School hosting court hearings
RATON, New Mexico (STPNS) -- The Raton High School gymnasium this Wednesday will become a courtroom in which sentences will be issued for actual DWI offenders, an exercise that local court and DWI-prevention coordinators hope will have an impact on students who will be watching.
From 9 to 11 a.m., Raton Magistrate Judge Warren Walton will preside over the sentencing hearings for four DWI defendants. In addition to the junior and senior classes of RHS that will watch the hearings, the public is also welcome to attend.
The students will see the prosecuting and defense attorneys present their arguments and the judge hand down final sentencing for the defendants, who have already pleaded guilty to DWI offenses, some as repeat offenders. Strict courtroom decorum will be observed and enforced by uniformed police officers.
In a unique aspect to the court-at-school hearing, Judge Walton will direct the sentenced defendants to address the assembled students by discussing the effects of drinking and driving on their lives. The defendants have agreed to have their sentencing hearings held as part of the in-school program.
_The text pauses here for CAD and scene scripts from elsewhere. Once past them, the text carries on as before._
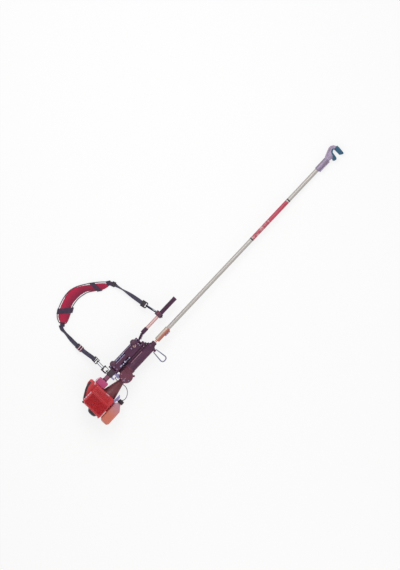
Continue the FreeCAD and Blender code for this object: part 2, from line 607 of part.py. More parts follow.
def engine_covers():
    x, z = DRIVE_X, MOTOR_Z
    outline = [(-142, -606), (-134, COWL_BACK), (62, COWL_BACK), (76, -612), (76, -740), (72, -757),
               (-62, -750), (-90, -733), (-110, -700), (-142, -630)]
    shroud = hollow_prism(outline, SHROUD_LOW, SHROUD_TOP, SHROUD_WALL)
    shroud = shroud.cut(cyl(HOUSING_R + 1, x, -800, z, 800 + CASE_FRONT - 8))
    shroud = shroud.cut(cyl(CONE_R2 + GAP, x, CASE_FRONT - 3, z, 60))
    shroud = shroud.cut(box(-84, -4, -704, -610, SHROUD_TOP - 10, SHROUD_TOP + 1))
    shroud = shroud.cut(box(60, 90, -760, -600, z - 14, 14))
    shroud = shroud.cut(box(-120, -20, PULLEY_Y - 17, PULLEY_Y + 27, SHROUD_LOW - 1, ROPE_Z + 12))
    add("engine_shroud", shroud)
    guard = [(-84, -612), (-72, -600), (60, -600), (74, -612), (74, -756), (-60, -749), (-84, -735)]
    shell = hollow_prism(guard, SHROUD_TOP, GUARD_TOP, SHROUD_WALL)
    for k in range(9):
        px = -62 + 14 * k
        shell = shell.cut(box(px, px + 6, -740, -672, GUARD_TOP - 5, GUARD_TOP + 1))
    add("muffler_guard", shell)
    cowl = soften(box(-106, -33, COWL_BACK, COWL_FRONT, -44, 36), 8,
                  lambda e: abs(e.tangentAt(e.FirstParameter).x) < 0.1)
    cone_room = cyl(CONE_R2 + GAP, x, COWL_BACK - 1, z, 60)
    add("intake_cowl", cowl.cut(cone_room))

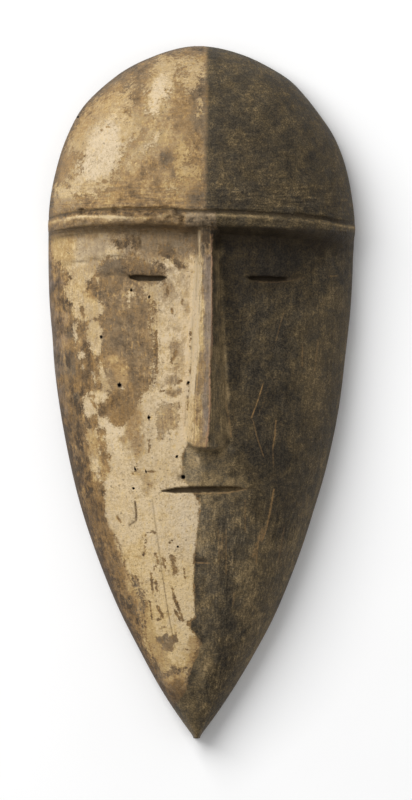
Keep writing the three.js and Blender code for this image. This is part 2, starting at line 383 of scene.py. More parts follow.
def line_distance(x, y, line):
    """Distance from an open line, in millimetres."""
    points = [place(*point) for point in line]
    nearest = np.full(x.shape, 1e9)
    for (ax, ay), (bx, by) in zip(points, points[1:]):
        dx, dy = bx - ax, by - ay
        t = clamp01(((x - ax) * dx + (y - ay) * dy) / (dx * dx + dy * dy))
        nearest = np.minimum(nearest, (x - ax - t * dx) ** 2 + (y - ay - t * dy) ** 2)
    return np.sqrt(nearest)


# Carving: gouged slits as (left end, right end, upper and lower reach in mm, depth in mm)
LEFT_EYE = ((128.2, 276.6), (167.4, 277.6), 0.5, 1.75, 4.8)
RIGHT_EYE = ((246.0, 278.2), (288.0, 279.6), 0.8, 1.1, 3.6)
MOUTH = ((160.6, 491.0), (244.5, 488.6), 1.4, 0.9, 3.6)
SLITS = (LEFT_EYE, RIGHT_EYE, MOUTH)

# The slope of a slit's wall in mm, the powers that taper its ends, and how ragged its edge is in mm
SLIT_WALL = 0.45
SLIT_TAPER = (3.5, 0.6)
SLIT_RAG = 0.17

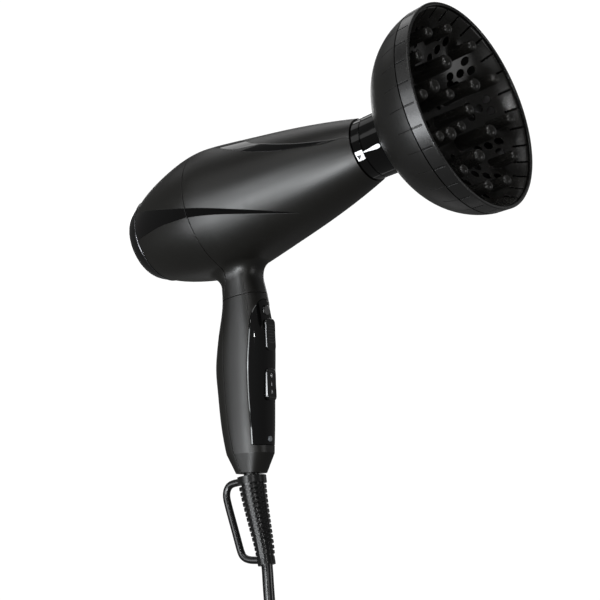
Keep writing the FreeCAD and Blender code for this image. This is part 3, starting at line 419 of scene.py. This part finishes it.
def build_camera():
    data = bpy.data.cameras.new("cam")
    data.sensor_width = 36.0
    data.lens = 173.79
    data.clip_start = 0.05
    data.clip_end = 100.0
    camera = bpy.data.objects.new("cam", data)
    scene.collection.objects.link(camera)
    pose = Matrix((CAM_RIGHT, CAM_UP, CAM_BACK)).transposed().to_4x4()
    pose.translation = CAM_PLACE
    camera.matrix_world = pose
    scene.camera = camera


build_camera()

# ------------------------------------------------------------------ lights
LIGHT_TARGET = Vector((-0.13, 0.0, -0.06))
WHITE = (1, 1, 1)
KEY_TINT = (0.95, 0.98, 1.0)
SIDE_TINT = (0.95, 0.97, 1.0)
EDGE_TINT = (0.93, 0.96, 1.0)
# name, direction from the target (camera right, up, back), distance m, size m, power W, colour
SOFT_BOXES = (
    ("key_a", (-0.35, -0.40, 0.85), 1.3, 0.30, 8.0, KEY_TINT),
    ("key_b", (-0.64, -0.20, 0.74), 1.3, 0.40, 7.0, KEY_TINT),
    ("key_c", (-0.74, 0.13, 0.65), 1.3, 0.40, 3.1, KEY_TINT),
    ("key_d", (-0.25, -0.15, 0.95), 1.3, 0.35, 2.8, WHITE),
    ("front", (0.15, 0.10, 0.98), 2.0, 0.60, 1.1, WHITE),
    ("left_a", (-0.90, 0.12, 0.42), 1.3, 0.45, 1.5, SIDE_TINT),
    ("left_b", (-0.87, -0.30, 0.40), 1.3, 0.45, 3.2, SIDE_TINT),
    ("top_a", (-0.10, 0.80, -0.60), 1.3, 0.80, 1.9, WHITE),
    ("top_b", (-0.30, 0.85, 0.45), 1.3, 0.70, 3.7, WHITE),
    ("top_c", (-0.75, 0.60, 0.30), 1.3, 0.60, 0.6, WHITE),
    ("top_d", (-0.58, 0.63, -0.52), 1.3, 0.50, 0.3, WHITE),
    ("low_a", (-0.08, -0.71, -0.70), 1.3, 0.50, 0.3, WHITE),
    ("right_a", (0.92, -0.08, 0.30), 1.3, 0.50, 1.5, WHITE),
    ("right_b", (0.80, 0.10, -0.60), 1.3, 0.60, 0.32, WHITE),
    ("back_a", (0.18, 0.20, -0.96), 1.5, 0.60, 2.4, WHITE),
    ("back_b", (-0.22, 0.05, -0.97), 1.5, 0.40, 1.4, WHITE),
    ("panel_edge", (-0.85, -0.05, 0.52), 1.3, 0.50, 9.0, EDGE_TINT),
    ("dish_fill", (0.42, -0.44, 0.79), 1.3, 0.45, 0.45, WHITE),
    ("band_edge", (-0.88, -0.32, 0.38), 1.3, 0.50, 1.6, SIDE_TINT),
    ("spark_a", (0.10, 0.30, 0.95), 1.6, 0.05, 0.8, WHITE),
    ("spark_b", (-0.25, 0.42, 0.87), 1.6, 0.05, 0.8, WHITE),
)
lights = {}


def add_soft_box(name, direction, distance, size, power, colour):
    right, up, back = direction
    toward = (CAM_RIGHT * right + CAM_UP * up + CAM_BACK * back).normalized()
    data = bpy.data.lights.new(name, "AREA")
    data.energy = power
    data.color = colour
    data.size = size
    box = bpy.data.objects.new(name, data)
    scene.collection.objects.link(box)
    box.location = LIGHT_TARGET + toward * distance
    box.rotation_euler = (-toward).to_track_quat("-Z", "Y").to_euler()
    box.visible_camera = False
    lights[name] = box


for soft_box in SOFT_BOXES:
    add_soft_box(*soft_box)

# ------------------------------------------------------------------ light linking
FRONT_TRIMS = ("side_trim_front_right", "side_trim_front_left")
COLLARS = ("nozzle_ring", "diffuser_collar")
TRIMS = ("side_trim_front_right", "side_trim_rear_right", "side_trim_front_left",
         "side_trim_rear_left", "top_trim") + COLLARS
CONTROLS = ("switch_panel", "heat_slider", "speed_slider")
# collection, parts in it, whether its lights skip or only reach them, lights
LIGHT_LINKS = (
    ("polished_trims", TRIMS, "EXCLUDE", ("key_a", "key_b", "key_c")),
    ("front_hidden", TRIMS + ("switch_panel",), "EXCLUDE", ("key_d", "front")),
    ("collar_rings", COLLARS + FRONT_TRIMS, "EXCLUDE", ("left_a", "left_b")),
    ("controls", CONTROLS, "EXCLUDE", ("right_a", "right_b")),
    ("edge_only", CONTROLS, "INCLUDE", ("panel_edge",)),
    ("dish_only", ("diffuser_finger_plate",), "INCLUDE", ("dish_fill",)),
    ("band_only", ("diffuser_rim_band",), "INCLUDE", ("band_edge",)),
)
for collection_name, parts, state, light_names in LIGHT_LINKS:
    receivers = bpy.data.collections.new(collection_name)
    for part in parts:
        receivers.objects.link(nodes[part])
    for light in light_names:
        lights[light].light_linking.receiver_collection = receivers
    for item in receivers.collection_objects:
        item.light_linking.link_state = state


# ------------------------------------------------------------------ world
AMBIENT = 0.10  # strength that lights the dryer
BACKDROP = 1.05  # strength the camera sees


def build_world():
    world = bpy.data.worlds.new("studio")
    scene.world = world
    world.use_nodes = True
    tree = world.node_tree
    ambient = tree.nodes["Background"]
    backdrop = tree.nodes.new("ShaderNodeBackground")
    for background, strength in ((ambient, AMBIENT), (backdrop, BACKDROP)):
        background.inputs["Color"].default_value = (1, 1, 1, 1)
        background.inputs["Strength"].default_value = strength
    path = tree.nodes.new("ShaderNodeLightPath")
    mix = tree.nodes.new("ShaderNodeMixShader")
    tree.links.new(path.outputs["Is Camera Ray"], mix.inputs["Fac"])
    tree.links.new(ambient.outputs["Background"], mix.inputs[1])
    tree.links.new(backdrop.outputs["Background"], mix.inputs[2])
    tree.links.new(mix.outputs["Shader"], tree.nodes["World Output"].inputs["Surface"])


build_world()
scene.view_settings.view_transform = "Standard"
scene.view_settings.look = "None"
The local "Court to Schools" program is modeled on a similar program started in New Mexico by Judge Danny Hawkes at the Valencia County Magistrate Court in Belen. Such programs are held at community high schools, according to officials with the New Mexico Administrative Office of the Courts, "in an attempt to reach out to local youth so they can witness how defendants are held accountable for the crime of DWI." Officials hope the "exposure to the actual working of the criminal justice system is preventative in nature."
"DWI in this state has been a continual problem," Walton said. "I see this program, as Judge Danny Hawkes has presented it, as a fantastic way to reach out to kids before they commit such a crime."
In support of the program's potential effect, Walton points to a discussion he had with the local school superintendent, John Wilbanks, wherein Wilbanks explained he did not care for "Scared Straight" programs. "With Scared Straight programs," as Judge Walton recounted the conversation, "when the students go into jails, they see these people as criminals, as different from themselves.
"With the Court to Schools program, the students see the defendants in their own school. They see people they know from their own community. They know these people, they're the ones who run the gas station, or work in the local store. It drives the seriousness of drinking and driving home and makes them realize that this can happen to any one of them."